Cue the jubilation, listen to a verse of the national anthem, and then give it five minutes before someone starts complaining that we haven't won more.
The Olympic Games have been going less than a week and already people have been muttering about a lack of world-crushing sports prowess from a nation which spends most of its time sitting down.
A gymnast fell off the bar, a judologist was disqualified, some swimmers did worse than others and a cyclist was cruelly beaten by foreigners who were unexpectedly competitive.
Then someone lost her specs and a princess' horse kicked a bar and before you know it people are walking around saying £24billion is a lot to spend on mucking around with the TV schedules.
Well, yes it is.

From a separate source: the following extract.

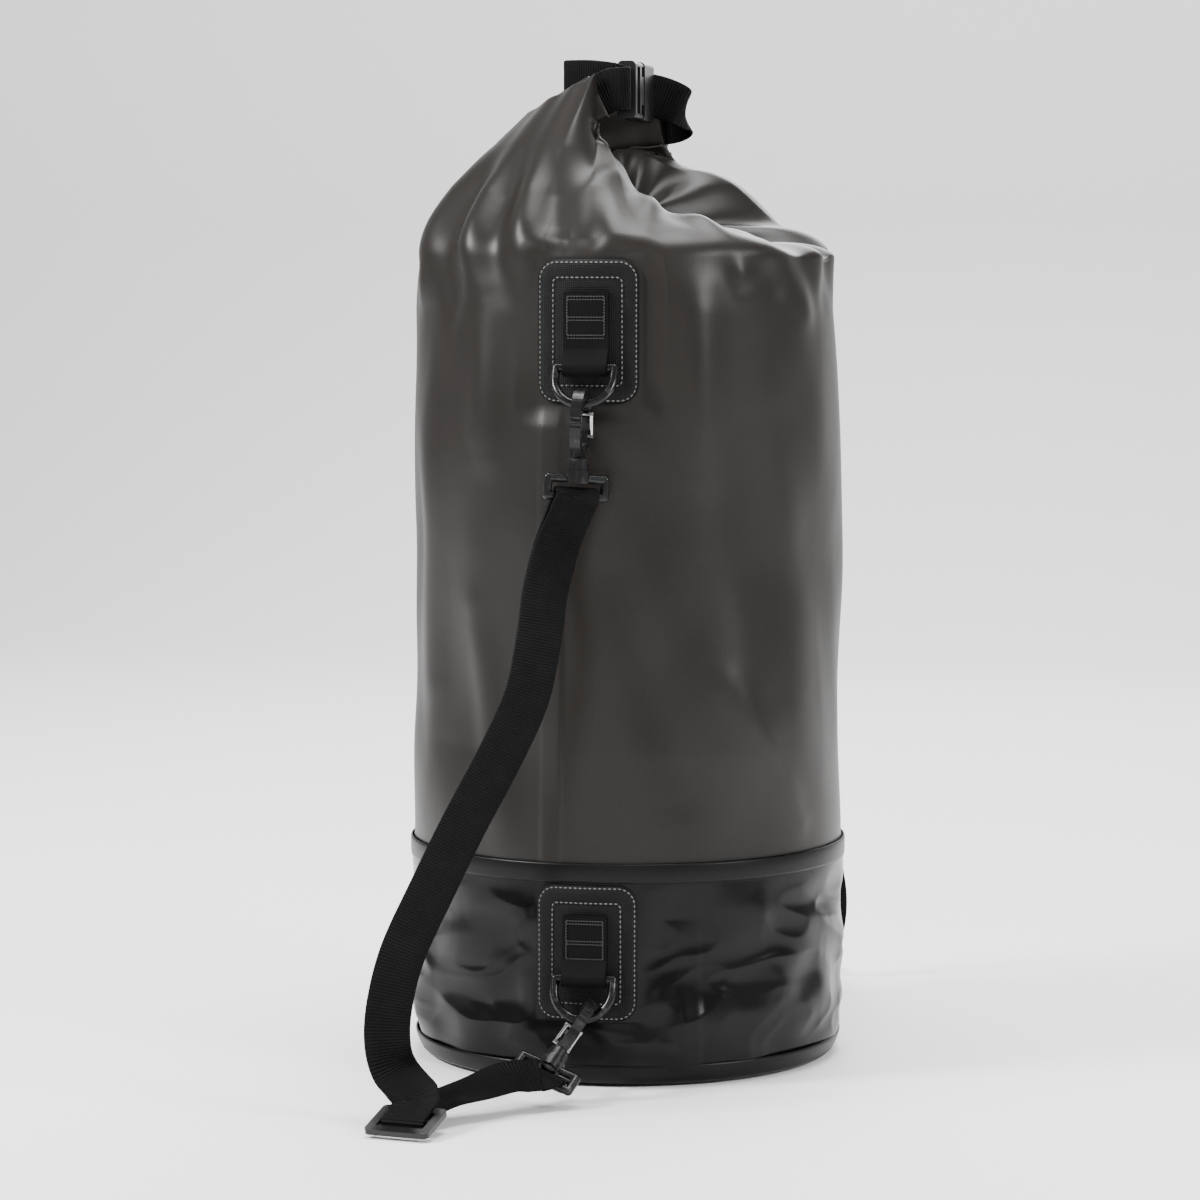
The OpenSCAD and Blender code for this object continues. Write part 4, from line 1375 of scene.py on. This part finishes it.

It would be a lot to spend on 50 new hospitals and an aircraft carrier, but someone decided to spend it and it's done now. Did anyone seriously expect when they wrote the cheques that as a result we'd win everything?
No. China was always going to win most, because totalitarian states put a lot of effort into making everyone forget the oppression by creating sports prodigies. They don't have rules saying they can't take physically suitable children and push them through bizarre training regimes for 15 years.
And after them would chase the Americans, the Russians, the Germans, while little old Britain was always going to do slightly-better-than-Eurovision-but-not-as-good-as-the-war.
That's fine. It's acceptable. It's what we would expect, if we thought about it calmly. We still have James Bond and a parachuting Queen.
As things stand we're not even at the halfway point yet and it's a little early to start complaining. We're taking the fortnight off from synchronised whingeing, remember?
Think about the things that have gone well. So far, no terror attacks, no stampedes, no doping. The Tubes and buses are largely doing what they should, the Prime Minister is probably going to get on with some work seeing as every time he turns up a Brit athlete flunks, and at time of writing we've been in the top three in the world for seven different things and top one in two of them.
Lots of other things we're good at have yet to start or reach the finals, and we all know that if they allowed cricket as an Olympic sport we'd thrash them. But at the same time we're the host, so that would just not be cricket.
(Translation of above sentence for foreigners can be found here.)
Do we invite people round for Christmas and then smash them at Monopoly? Do we meet pals to play a game of pool only if we can win and then do a lap of the pub? Do we insist on laurel wreaths and an interview with Sharron Davies after bombing in the community pool?
No, we do not. The British way is to let tailgating cyclists go in front with a cheery wave, to give polite rounds of applause and cheer the plucky underdog, to be the only people on the planet pointing out to the Americans that amazing Chinese swimmer has been declared clean by the doping authorities and unless that changes she ought to be given a hearty slap on the back just like Michael Phelps was.
Whatever happens in the rest of the Olympics and however many medals we gain of whatever colour, they will not be the best or worst bit about it. They're nice, but not worth getting aerated about.
That honour will be fought out between, variously: the empty seats, the unending waffle of the BBC, the predicted economic boom which has turned into a slump as spectators are steered away from shops, how warnings of traffic chaos made four million people leave the country, the fact Boris' station announcements were finally turned off after remaining Londoners swore at him twice a day, and that the army facing severe cutbacks saved our arses twice by providing security and half of our first gold medal.
But that is yet to come. For now, we must do just as we would at the cricket.
Which is to clap the other side when they do well, hurrah our side when they do better, and not expect too much.
China is wrong about lots of things, and one of them is that it's not the winning that matters.
No-one ever got anywhere by getting too excited.